Los buenos gobernantes se conjugan en plural, y si tienen buenos ideales, son responsables y previsivos, terminan practicando con humildad el servicio público y distanciándose todo lo posible de la prepotencia personalista. Esa es la condición de la unidad. Jesús Chuo Torrealba me lo decía recientemente, “nadie es dueño de la unidad, todos pueden participar, las puertas están abiertas…”. Pero sigamos el argumento de Max Weber para aclararlo aún más: “Si al político le falta una causa así definida, corre el riesgo de confundir la prestigiosa apariencia del poder con el poder real, y si le falta sentido de la responsabilidad, corre el riesgo de disfrutar del poder, solo por amor de la potencia, sin darle por contenido una determinada finalidad”.

 

 

 

En Venezuela el poder se parece demasiado a una impostura, a un montaje en escena, si es que no a un juego de suma-cero donde cualquier aproximación parece demasiado siniestra. El régimen no juega a la política, pero usa los escenarios de la política para aplastar al adversario. Sus contrincantes juegan a veces a la demagogia para tratar de ponerlo contra la pared. Y en el medio ese vacío de estadistas que tanto echaba de menos el padre Luis Ugalde S.J. en su artículo más reciente. En la política no tienen el mismo valor todas las armas. Y así como vemos con orgullo ciudadano el coraje, la determinación, la persistencia y la paciencia de Chuo Torrealba, el sufrimiento con dignidad de nuestros políticos presos, la conexión social y el liderazgo que ha logrado Henry Ramos Allup desde el parlamento, la conducción de la unidad parlamentaria de Julio Borges, la disposición social de cualquiera de los parlamentarios, a veces también nos hace ruido y nos perturban esas duras y temerarias caídas en los falsos espacios de la demagogia. Hace falta un ideal con medios y fines estructurados para que las tentaciones de la política no nos arruinen nuevamente. Hace falta un plan, una hoja de ruta para la transición, un nuevo pacto político y una jugada más colectiva que nos permita imaginar un país en paz y progreso una vez que hallamos allanado las dificultades del proceso revocatorio. Por cierto, excelente la señal enviada por Henrique Capriles y Henry Ramos al intentar visitar al preso político Leopoldo López. Esa señal tiene que convertirse en un nuevo comenzar, en un nuevo punto de partida.

 

 

 

Con los esfuerzos de la unidad hay que practicar una solidaridad generosa, pero también mantener en alto el imperativo de las convicciones. Hace falta un pacto político que exprese apertura, generosidad, integración y manejo sereno del pluralismo. Chuo Torrealba lo dice constantemente: “Aquí no sobra nadie”. Me atrevo a completar su frase. No sobran los amigos ni los adversarios.

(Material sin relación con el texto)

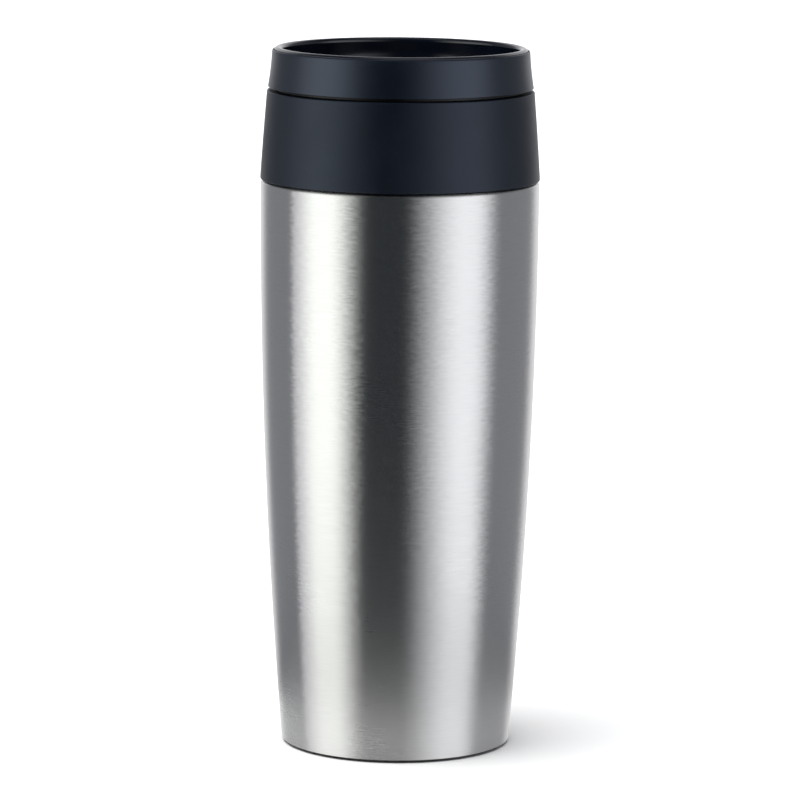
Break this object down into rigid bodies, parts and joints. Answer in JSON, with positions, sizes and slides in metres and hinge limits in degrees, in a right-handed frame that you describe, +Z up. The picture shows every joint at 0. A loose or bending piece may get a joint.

Cabemos todos y todos al final seremos necesarios.

 

 

 

Solón nos legó una distinción que hoy debería ser parte de nuestras consignas, porque contraponía las buenas leyes -la eunomía- a las malas leyes -la disnomia-. “Eunomía lo hace todo ordenado y cabal y con frecuencia coloca grillos a los malvados: allana asperezas, pone fin a la hartura, acalla la violencia, marchita las nacientes flores del infortunio, endereza las sentencias torcidas y rebaja la insolencia, hace cesar la discordia, hace cesar el odio de la disensión funesta y bajo su influjo todas las acciones humanas son justas e inteligentes”. Una buena ley aporta libertad y derechos. Una mala ley es una promesa insostenible. Ese debería ser el baremo, independientemente de cómo parezcan, como se oigan, o a que sepan unas respecto de las otras.

 

 

 

Estamos en un momento crucial. El revocatorio es un cruce peligroso por el Mar Rojo de nuevo abierto para que pasemos a pie y dejemos atrás los peligros de la tiranía con todas sus consecuencias. Pero el desafío no solo es el cruce sino el horizonte que se abre. De nosotros dependerá que no sea una trampa que nos coloque en la posición de volver a iniciar la misma debacle. De nosotros depende que la victoria sea sublime e irreversible.